Christopher Joshua Benton is an American artist, lecturer, and scholar based in Abu Dhabi. Focusing on socially engaged art, Benton collaborates with academics, architects, scientists, and communities to imagine new ways of living. Inspired by his own 12 years living in the United Arab Emirates, Benton researches how a sense of homeland endures inside immigrant populations. This expertise has resulted in large-scale interventions at Public Art Abu Dhabi Biennial, Abu Dhabi Art, and the Fikra Graphic Design Biennial.

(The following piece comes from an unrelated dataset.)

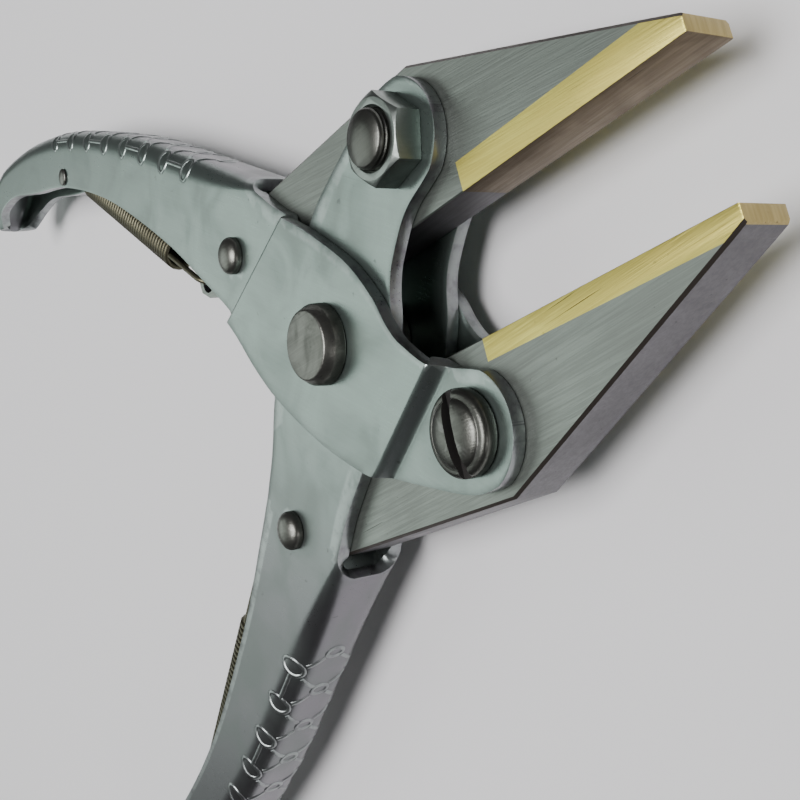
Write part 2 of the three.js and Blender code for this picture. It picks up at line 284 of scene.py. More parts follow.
# %% Grinding scratches
def build_scratches():
    group, given, made = new_group(
        "grinding_scratches",
        [("Vector", "NodeSocketVector", None), ("Density", "NodeSocketFloat", 0.5)],
        ["Fine", "Deep"],
    )
    vector = given.outputs["Vector"]
    fine = noise(group, stretched(group, vector, 0, (90, 3600, 1500)), 1.0, 2, 0.7)
    finer = noise(group, stretched(group, vector, 1.5, (260, 9000, 4200)), 1.0, 2, 0.6)
    both = math_node(group, "ADD", scaled(group, fine, 0.6), scaled(group, finer, 0.4))
    link(group, ramp(group, both, 0.36, 0.64), made.inputs["Fine"])
    few = noise(group, stretched(group, vector, -3, (110, 5200, 2400)), 1.0, 1, 0.4)
    threshold = math_node(group, "SUBTRACT", 0.78, scaled(group, given.outputs["Density"], 0.14))
    over = math_node(group, "SUBTRACT", few, threshold)
    link(group, math_node(group, "MULTIPLY", over, 16, clamp=True), made.inputs["Deep"])
    return group


scratches = build_scratches()
print(scratches.name, len(scratches.nodes), "nodes")

# %% [markdown]
# Plating and oil dry in clouds, and handling leaves dark specks. One noise with many levels of detail could
# hold both, but then they could not be tuned apart. So there are three: a wide distorted cloud, small
# specks above a high threshold, and a very fine grain that mostly touches the gloss.

# %% Plating stains
def build_stains():
    group, given, made = new_group(
        "plating_stains",
        [
            ("Vector", "NodeSocketVector", None),
            ("Cloud Scale", "NodeSocketFloat", 90.0),
            ("Speck Scale", "NodeSocketFloat", 900.0),
        ],
        ["Cloud", "Speck", "Grain"],
    )
    vector = given.outputs["Vector"]
    cloud = noise(group, vector, given.outputs["Cloud Scale"], 4, 0.5, distortion=0.8)
    link(group, ramp(group, cloud, 0.38, 0.72), made.inputs["Cloud"])
    speck = noise(group, vector, given.outputs["Speck Scale"], 2, 0.5)
    link(group, ramp(group, speck, 0.70, 0.80), made.inputs["Speck"])
    link(group, noise(group, vector, 5200, 2), made.inputs["Grain"])
    return group


stains = build_stains()
print(stains.name, len(stains.nodes), "nodes")

# %% [markdown]
# Edges that rub in use lose their plating, and their bright bare metal is also a painted highlight. Inner
# corners are darkened as painted shade. Both could be painted by hand. Pointiness finds them without
# painting: it is high where a surface bends outwards and low where it bends inwards. Noise breaks up the
# edge mask, since wear is never an even line.

# %% Rubbed edges
def build_edges_and_corners():
    group, given, made = new_group(
        "edge_wear_highlight_and_corner_shade",
        [("Vector", "NodeSocketVector", None), ("Amount", "NodeSocketFloat", 1.0)],
        ["Edge", "Corner"],
    )
    bend = add(group, "ShaderNodeNewGeometry").outputs["Pointiness"]
    broken = ramp(group, noise(group, given.outputs["Vector"], 700, 3), 0.25, 0.6)
    # Edge: bare metal on outward bends, and a painted highlight.
    edge = math_node(group, "MULTIPLY", ramp(group, bend, 0.515, 0.56), broken)
    link(group, math_node(group, "MULTIPLY", edge, given.outputs["Amount"], clamp=True), made.inputs["Edge"])
    # Corner: painted shade where the surface bends inwards.
    link(group, math_node(group, "SUBTRACT", 1.0, ramp(group, bend, 0.43, 0.49)), made.inputs["Corner"])
    return group


edges_and_corners = build_edges_and_corners()
print("effect groups:", [g.name for g in (scratches, stains, edges_and_corners)])

# %% [markdown]
# A metal here is a Principled shader with its colour mixed in steps: base, stain, painted shade in the
# corners, and bare bright metal on the edges that is also a painted highlight. One function lays out those
# steps, and each finish calls it with its own colours and strengths. Values that are the same all over the
# surface sit on the shader's own sockets.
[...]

Artistic research projects include spearheading an archive of Black dance with scientists from MIT’s Immersion Lab via funding from Meta and Brooklyn Museum; designing a public park for the government of Abu Dhabi; and heading a team of architects and urbanists to reimagine low-income housing in the United Arab Emirates. His research on Black foodways and material culture in the Nation of Islam has been published in journals with MIT Press as well as Mapping Malcolm, a book on Malcolm X published by Columbia University Press.
Benton is a graduate of the master’s program in Art, Culture, and Technology at MIT, where he earned the Obermayer Prize and Harold & Arlene Snitzer Prize. He attended Oxford University as a Gilman Scholar and has a BA from the University of Georgia. He is the winner of Meta’s Emerging Black Visionary Prize. He is the former creative director of Huawei, where he developed the first-ever internal creative team for China’s largest company, managing all creative output across 25 offices in the MENASA region.